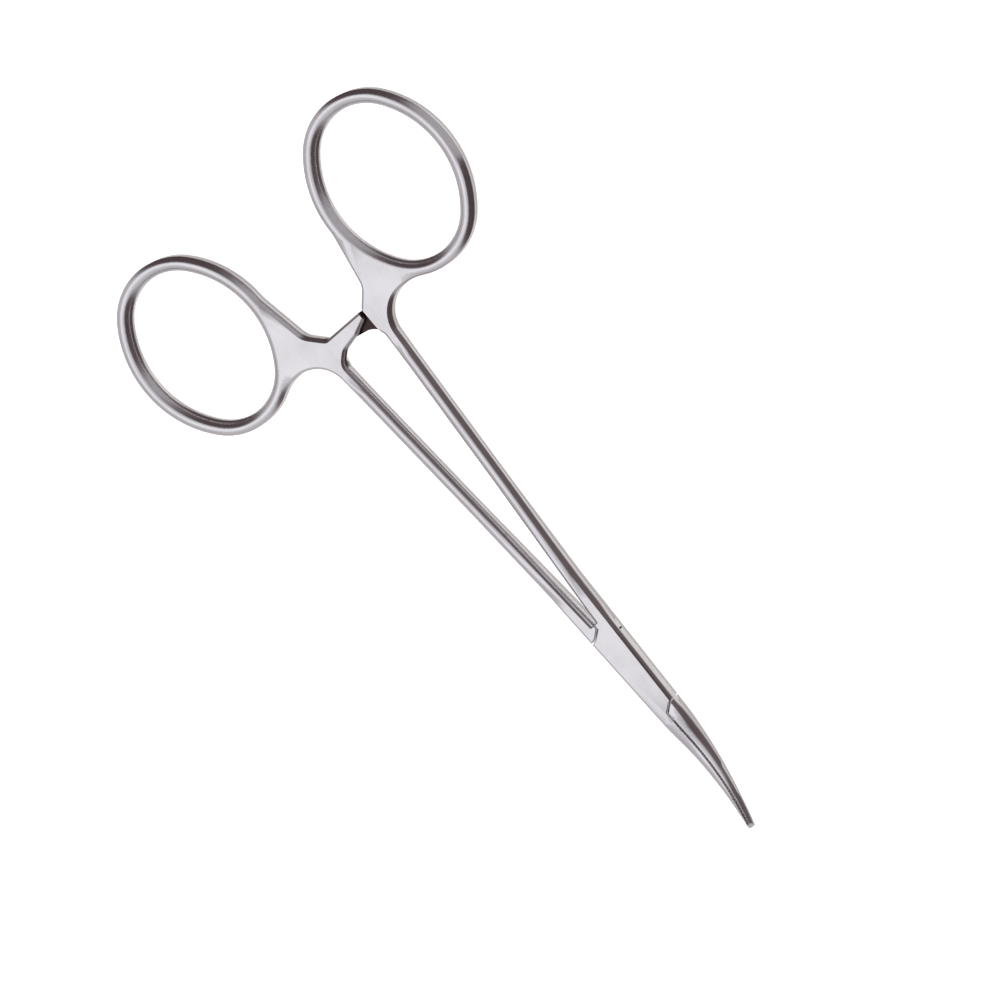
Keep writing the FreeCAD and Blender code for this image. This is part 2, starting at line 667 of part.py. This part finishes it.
• • •
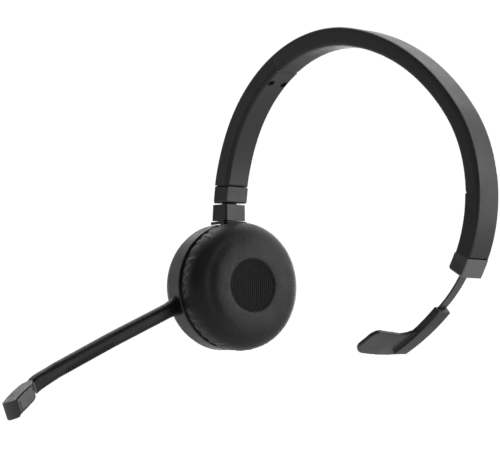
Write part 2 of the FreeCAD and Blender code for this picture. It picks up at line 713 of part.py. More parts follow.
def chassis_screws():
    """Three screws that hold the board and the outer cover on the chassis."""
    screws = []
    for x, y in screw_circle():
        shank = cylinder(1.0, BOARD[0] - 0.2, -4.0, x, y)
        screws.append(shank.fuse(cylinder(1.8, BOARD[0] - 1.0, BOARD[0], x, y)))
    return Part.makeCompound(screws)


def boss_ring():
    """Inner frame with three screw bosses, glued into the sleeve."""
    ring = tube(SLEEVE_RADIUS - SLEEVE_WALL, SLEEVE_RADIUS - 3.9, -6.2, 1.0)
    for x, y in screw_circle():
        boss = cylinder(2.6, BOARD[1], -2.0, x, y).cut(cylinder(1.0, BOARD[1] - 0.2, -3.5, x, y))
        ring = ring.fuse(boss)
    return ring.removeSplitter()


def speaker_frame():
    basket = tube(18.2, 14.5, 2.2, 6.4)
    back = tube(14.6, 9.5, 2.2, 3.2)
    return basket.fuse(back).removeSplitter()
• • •
Prompt
Extract the lines from the line with "Write part 2" to the line with "return basket.fuse(back).removeSplitter()", inclusive, reproducing them exactly and leaving out every other line.

The result
Write part 2 of the FreeCAD and Blender code for this picture. It picks up at line 713 of part.py. More parts follow.
def chassis_screws():
    """Three screws that hold the board and the outer cover on the chassis."""
    screws = []
    for x, y in screw_circle():
        shank = cylinder(1.0, BOARD[0] - 0.2, -4.0, x, y)
        screws.append(shank.fuse(cylinder(1.8, BOARD[0] - 1.0, BOARD[0], x, y)))
    return Part.makeCompound(screws)


def boss_ring():
    """Inner frame with three screw bosses, glued into the sleeve."""
    ring = tube(SLEEVE_RADIUS - SLEEVE_WALL, SLEEVE_RADIUS - 3.9, -6.2, 1.0)
    for x, y in screw_circle():
        boss = cylinder(2.6, BOARD[1], -2.0, x, y).cut(cylinder(1.0, BOARD[1] - 0.2, -3.5, x, y))
        ring = ring.fuse(boss)
    return ring.removeSplitter()


def speaker_frame():
    basket = tube(18.2, 14.5, 2.2, 6.4)
    back = tube(14.6, 9.5, 2.2, 3.2)
    return basket.fuse(back).removeSplitter()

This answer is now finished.